August 5, 2020
3 reasons you may be paying too much in business taxes

These are the main three things to look for when figuring out if your business is paying too much in taxes.

Here at Kerby Accounting & Business Solutions, we help lots of clients prepare their tax returns. Where it’s important to pay the IRS on time, it’s also important to be sure you aren’t paying too much in taxes. (That potential payment overage is money you could be using to invest in new equipment, add new hires to your team or launch a marketing campaign, after all.)

Here are some situations that we are always happy to point out and help rectify — keeping more money in business owners’ pockets:

Your company is listed under the wrong business entity. Having a business structure category that is not the best fit for your company — taxwise — is common, fixable and can fluctuate, depending on what is happening with your organization at any given time. Whether your business is a corporation, sole proprietorship, limited-liability company (LLC) or S corporation, each category brings its own legal, tax and fiscal considerations. It’s a matter that should be regularly analyzed by a qualified accountant and attorney. If we decide a switch will save you money? Kerby Accounting will take care of it.

You don’t track business expenses. It may not seem like the coffee you bought during a break in a professional conference or the fact that you bought a new piece of office equipment is that big of a deal. But business expenses add up quicker than you may think and are tax deductible, meaning, they offset what you owe in business taxes. Keep receipts. If you aren’t sure if an item is tax deductible? Keep your receipt anyway and ask your accountant.

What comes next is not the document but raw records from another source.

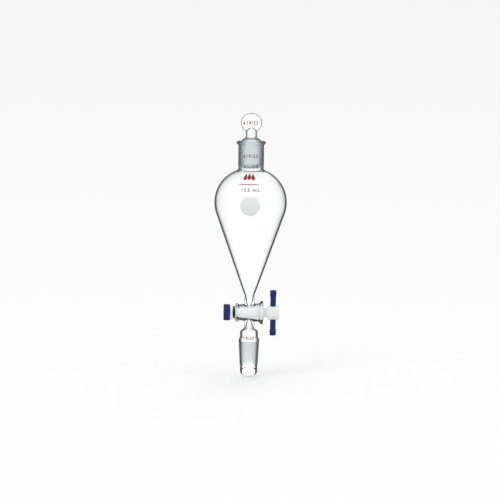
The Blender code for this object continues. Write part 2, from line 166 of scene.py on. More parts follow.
class StopperSizes(bpy.types.PropertyGroup):
    """Sizes of the stopper that its box doesn't give."""

    head_height: length("Head height", "Height of the flat oval head", 0.0176)
    head_thickness: length("Head thickness", "Thickness of the head at its middle", 0.0056)
    head_fullness: share("Head fullness", "2 is an ellipse, and more is flatter faces", 2.9)
    stem_radius: length("Stem radius", "Radius of the round stem", 0.00515)
    stem_top: length("Stem top", "Height of the stem's full width over the cone", 0.0085)
    dome: length("Dome", "Height of the dome between the cone and the stem", 0.0026)
    dome_fullness: share("Dome fullness", "0.5 is a cone, and more is rounder", 0.6)
    cone_length: length("Cone length", "Height of the ground cone", 0.022)
    cone_large: length("Large end", "Radius at the ground cone's large end", 0.009145)
    cone_small: length("Small end", "Radius at the ground cone's small end", 0.008045)
    toe: length("Toe", "Chamfer at the cone's small end", 0.0010)


class StopcockSizes(bpy.types.PropertyGroup):
    """Sizes of the plug, the bar, the seal rings and the nut that their boxes don't give."""

    body_start: length("Body start", "Place of the plug body's small end", -0.0123)
    body_end: length("Body end", "Place of the plug body's large end", 0.0132)
    fit_gap: length("Fit gap", "Gap between the plug and its barrel", 0.0003)
    tail_radius: length("Tail radius", "Radius over the tail's thread", 0.0032)
    thread_pitch: length("Thread pitch", "Distance between the tail's threads", 0.0015)
    thread_depth: length("Thread depth", "Depth of the tail's thread", 0.00045)
    collar_radius: length("Collar radius", "Radius between the body and the hub", 0.0040)
    hub_start: length("Hub start", "Place of the hub's inner face", 0.0165)
    hub_radius: length("Hub radius", "Radius of the hub that holds the bar", 0.00645)
    cross_bore: length("Cross bore", "Radius of the plug's liquid way", 0.0010)
    shaft_radius: length("Bar shaft", "Radius of the bar between its ends", 0.00255)
    bar_end: length("Bar end", "Length of each thicker end of the bar", 0.0060)
    nut_lobes: bpy.props.IntProperty(name="Nut lobes", description="Lobes round the nut", default=12)
    lobe_depth: length("Lobe depth", "Half the depth between the nut's lobes", 0.0004)
    nut_hole: length("Nut hole", "Radius of the nut's threaded hole", 0.0035)
    washer_hole: length("Washer hole", "Radius of the washer's hole", 0.0035)


class MarkSizes(bpy.types.PropertyGroup):
    """Sizes and places of the enamel marks on the front."""

    thickness: length("Enamel thickness", "Thickness of a mark", 0.00006)
    lift: length("Lift", "Gap between a mark and the glass, so that neither shows through", 0.00004)
    drops_height: length("Drops height", "Height of the middle of the drops", 0.1540)
    drops_aside: length("Drops aside", "Place of the middle drop across", -0.0013)
    drop_pitch: length("Drop pitch", "Distance between the drops", 0.0032)
    drop_fall: length("Drop fall", "How much lower the outer drops are", 0.0004)
    drop_size: length("Drop size", "Height of each drop", 0.0095)
    drop_width: length("Drop width", "Width of each drop", 0.0034)
    small_drop_size: length("Small drop size", "Height of a drop by a joint size", 0.0030)
    small_drop_width: length("Small drop width", "Width of a drop by a joint size", 0.0016)
    small_drop_aside: length("Small drop aside", "Place of that drop across", -0.0066)
    line_height: length("Line height", "Height of the plain line", 0.1468)
    line_aside: length("Line aside", "Place of the plain line across", -0.0014)
    line_length: length("Line length", "Length of the plain line", 0.0190)
    line_width: length("Line width", "Width of the plain line", 0.0006)
    capacity_height: length("Capacity height", "Height of the capacity's middle", 0.1424)
    spot_height: length("Spot height", "Height of the writing spot's middle", 0.1281)
    spot_aside: length("Spot aside", "Place of the writing spot across", -0.0004)
    spot_radius: length("Spot radius", "Radius of the writing spot", 0.0090)
    neck_height: length("Neck size height", "Height of the joint size on the neck", 0.1716)
    size_aside: length("Joint size aside", "Place of a joint size beside its drop", 0.0010)
    joint_height: length("Joint size height", "Height of the joint size on the lower tube", 0.0035)
    letter_size: length("Letter size", "Height of a line of letters", 0.0042)
    letter_weight: length("Letter weight", "How much bolder the letters are", 0.0001)


class FinishColors(bpy.types.PropertyGroup):
    """Colours of the finishes, and two painted shades of the glass."""

    glass: color("Glass", "Clear borosilicate glass", (0.985, 0.995, 0.992))
    ground_glass: color("Ground glass", "Ground zones of the joints", (0.88, 0.92, 0.95))
    # Painted shade: the open ground cone is the same ground glass as the socket, in a darker colour.
    ground_cone_painted_shade: color("Ground cone", "The open ground cone", (0.49, 0.52, 0.53))
    # Painted shade: the dark colour that the glass takes towards its edges, in place of the dark
    # surroundings that the edges refract.
    painted_edge_shade: color("Glass edge", "Thick glass seen edge on", (0.08, 0.09, 0.09))
    ptfe: color("PTFE", "White PTFE", (0.90, 0.90, 0.91))
    blue_plastic: color("Blue plastic", "The bar and the nut", (0.012, 0.028, 0.190))
    rubber: color("Rubber", "The O-ring", (0.018, 0.018, 0.019))
    red_enamel: color("Red enamel", "Drops, line and lettering", (0.30, 0.012, 0.020))
    white_enamel: color("White enamel", "The writing spot", (0.98, 0.98, 0.98))


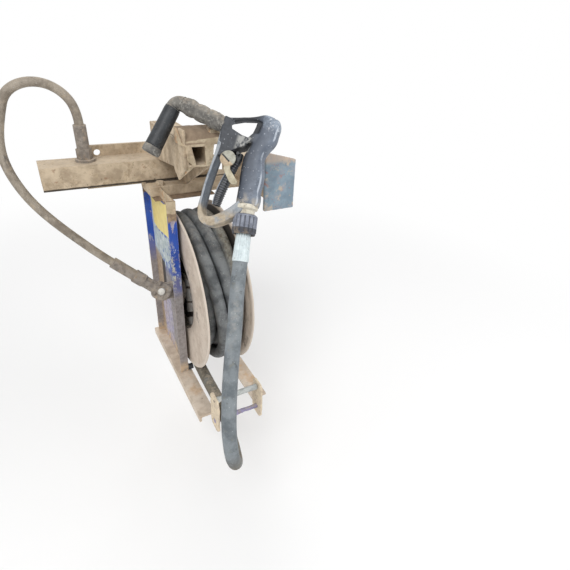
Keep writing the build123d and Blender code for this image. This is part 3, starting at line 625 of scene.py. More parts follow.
def spline_through(stations, steps=6):
    """More stations between the given ones, on a smooth curve through them."""
    rows = [np.array(s, float) for s in stations]
    rows = [2 * rows[0] - rows[1]] + rows + [2 * rows[-1] - rows[-2]]
    out = []
    for i in range(1, len(rows) - 2):
        p0, p1, p2, p3 = rows[i - 1 : i + 3]
        for k in range(steps):
            t = k / steps
            out.append(
                0.5
                * (
                    2 * p1
                    + (p2 - p0) * t
                    + (2 * p0 - 5 * p1 + 4 * p2 - p3) * t * t
                    + (3 * p1 - p0 - 3 * p2 + p3) * t**3
                )
            )
    out.append(rows[-2])
    return [tuple(float(x) for x in row) for row in out]


def merge(*shapes):
    verts, faces = [], []
    for v, f in shapes:
        base = len(verts)
        verts += list(v)
        faces += [tuple(base + k for k in face) for face in f]
    return verts, faces


def fused(name, shapes, voxel, smooth_steps=4, cuts=()):
    """One mesh from overlapping shapes: voxel remesh, smoothing, then cuts. Returns a mesh in metres."""
    verts, faces = merge(*shapes)
    mesh = bpy.data.meshes.new(name + "_raw")
    mesh.from_pydata([Vector(v) * MM for v in verts], [], faces)
    work = bmesh.new()
    work.from_mesh(mesh)
    bmesh.ops.recalc_face_normals(work, faces=work.faces)
    work.to_mesh(mesh)
    work.free()
    obj = bpy.data.objects.new(name + "_raw", mesh)
    scene.collection.objects.link(obj)
    remesh = obj.modifiers.new("remesh", "REMESH")
    remesh.mode = "VOXEL"
    remesh.voxel_size = voxel * MM
    relax = obj.modifiers.new("relax", "SMOOTH")
    relax.factor = 0.5
    relax.iterations = smooth_steps
    helpers = []
    for cut_verts, cut_faces in cuts:
        cutter_mesh = bpy.data.meshes.new(name + "_cut")
        cutter_mesh.from_pydata([Vector(v) * MM for v in cut_verts], [], cut_faces)
        work = bmesh.new()
        work.from_mesh(cutter_mesh)
        bmesh.ops.recalc_face_normals(work, faces=work.faces)
        work.to_mesh(cutter_mesh)
        work.free()
        cutter = bpy.data.objects.new(name + "_cut", cutter_mesh)
        scene.collection.objects.link(cutter)
        helpers.append(cutter)
        boolean = obj.modifiers.new("cut", "BOOLEAN")
        boolean.operation = "DIFFERENCE"
        boolean.solver = "EXACT"
        boolean.object = cutter
    bpy.context.view_layer.update()
    evaluated = obj.evaluated_get(bpy.context.evaluated_depsgraph_get())
    result = bpy.data.meshes.new_from_object(evaluated)
    result.name = name
    for helper in helpers + [obj]:
        bpy.data.objects.remove(helper)
    return result


def block(low, high):
    """A box as vertices and faces."""
    (x0, y0, z0), (x1, y1, z1) = low, high
    verts = [Vector((x, y, z)) for x in (x0, x1) for y in (y0, y1) for z in (z0, z1)]
    faces = [(0, 1, 3, 2), (4, 6, 7, 5), (0, 4, 5, 1), (2, 3, 7, 6), (0, 2, 6, 4), (1, 5, 7, 3)]
    return verts, faces


def prism(points, lift):
    """A flat polygon pushed along a vector."""
    lower = [Vector(p) for p in points]
    upper = [p + Vector(lift) for p in lower]
    return skin([lower, upper])


def hexagon(origin, direction, radius, length, hint=None, chamfer=1.2):
    """A hexagonal prism with chamfered ends."""
    origin, d = Vector(origin), Vector(direction).normalized()
    a, b = frame_at(d, hint)
    rings = []
    for along, r in ((0, radius - chamfer), (chamfer * 0.6, radius), (length - chamfer * 0.6, radius), (length, radius - chamfer)):
        rings.append(
            [
                origin + d * along + (a * math.cos(math.pi * k / 3) + b * math.sin(math.pi * k / 3)) * r
                for k in range(6)
            ]
        )
    return skin(rings)


def crusted(name, node, voxel, lump, scale, material, body, seed=0.0, relax=1, replaces=None):
    """A copy of a CAD piece whose surface is finely divided and lumpy with mud."""
    source = cad[node]
    obj = bpy.data.objects.new(name + "_raw", source.data.copy())
    scene.collection.objects.link(obj)
    remesh = obj.modifiers.new("remesh", "REMESH")
    remesh.mode = "VOXEL"
    remesh.voxel_size = voxel * MM
    if relax:
        soften = obj.modifiers.new("soften", "SMOOTH")
        soften.factor = 0.5
        soften.iterations = relax
    bpy.context.view_layer.update()
    evaluated = obj.evaluated_get(bpy.context.evaluated_depsgraph_get())
    mesh = bpy.data.meshes.new_from_object(evaluated)
    mesh.name = name
    bpy.data.objects.remove(obj)
    lumpy(mesh, lump, scale, seed)
    piece = bpy.data.objects.new(name, mesh)
    return dress(piece, material, body, replaces or (node,))


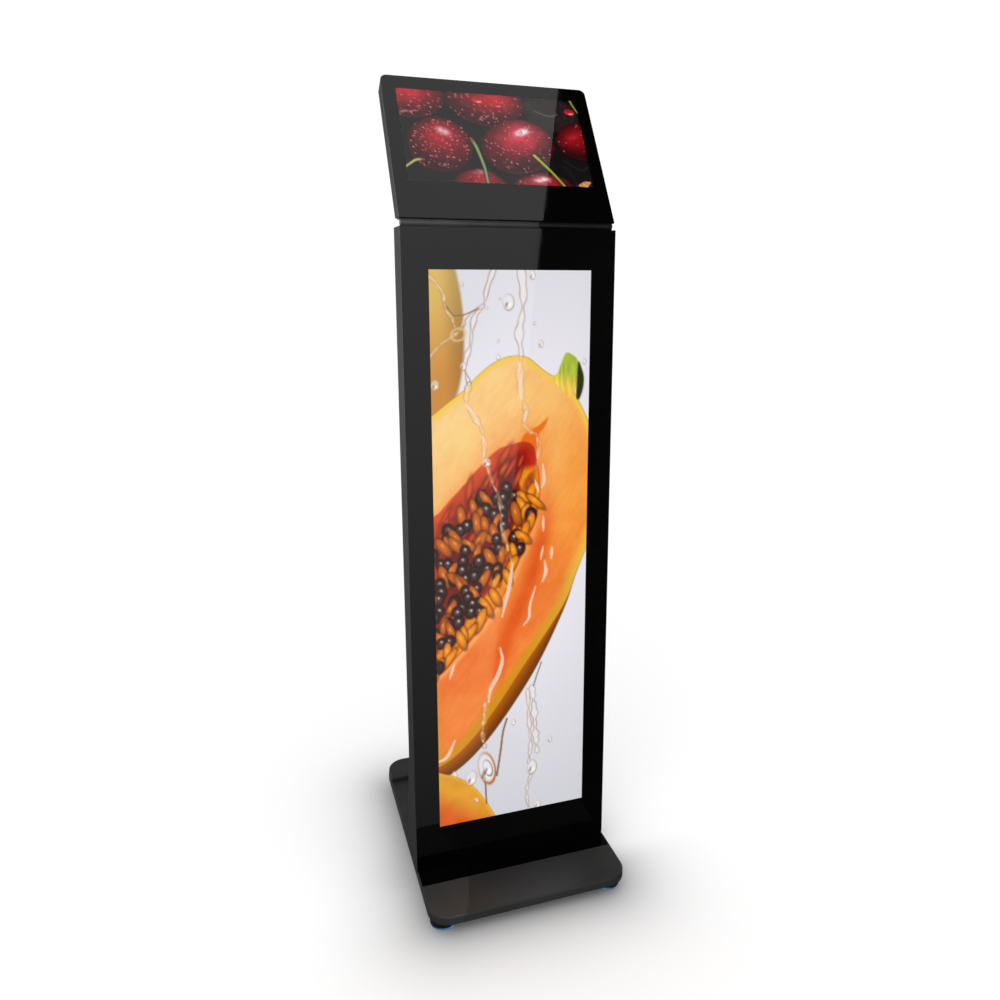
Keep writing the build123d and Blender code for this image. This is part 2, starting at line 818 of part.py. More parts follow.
def door_panel():
    z_span = (door_bottom, door_top)
    outer = slab(both(door_half), (door_inside, column_back), z_span)
    inner_z = (door_bottom + panel_sheet, door_top - panel_sheet)
    depth = (door_inside, column_back - panel_sheet)
    panel = outer - slab(both(door_half - panel_sheet), depth, inner_z)
    vent_x = door_half / 2
    low = door_bottom + hinge_inset
    high = door_top - hinge_inset - (louvre_count - 1) * louvre_pitch
    for x in (-vent_x, vent_x):
        for start in (low, high):
            for step in range(louvre_count):
                hood, mouth = louvre(x, start + step * louvre_pitch)
                panel = panel + hood - mouth
    for z in lock_places.values():
        start = (lock_x, door_inside, z)
        panel -= rod(lock_radius - lock_sleeve_step + hole_gap, start, (0, 1, 0), 2 * door_flange)
    return drilled(panel, moving_leaf_screws(), (0, 1, 0), 2 * door_flange, small_screw_radius)


def door_stiffener():
    inner = column_back - panel_sheet
    z_span = (door_bottom + hinge_inset / 2, door_top - hinge_inset / 2)
    body = slab(both(stiffener_width / 2), (door_inside, inner), z_span)
    web = stiffener_width / 2 - stiffener_side
    body -= slab(both(web), (door_inside + panel_sheet, inner), z_span)
    for side in (-1, 1):
        lip = (side * (web + panel_sheet), side * stiffener_width / 2)
        body -= slab(lip, (door_inside, inner - panel_sheet), z_span)
    return body


def hinge_segment(z_span, leaf_span):
    """Knuckle with the leaf that carries it."""
    low, high = z_span
    part = slab(leaf_span, (column_back, column_back + hinge_leaf), z_span)
    part += rod(hinge_knuckle_radius, (hinge_x, hinge_y, low), (0, 0, 1), high - low)
    return part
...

You pay your taxes late. There are some companies that are routinely late paying business taxes. New business owners who are self employed may even assume they pay on April 15 like individuals or other businesses and aren’t subject to quarterly tax filings. Not only does a late-payment habit set late fees and interest charges in motion, it also could make your company more liable for an IRS audit. Paying on time costs less; your accountant should keep you on track with tax filings and payments.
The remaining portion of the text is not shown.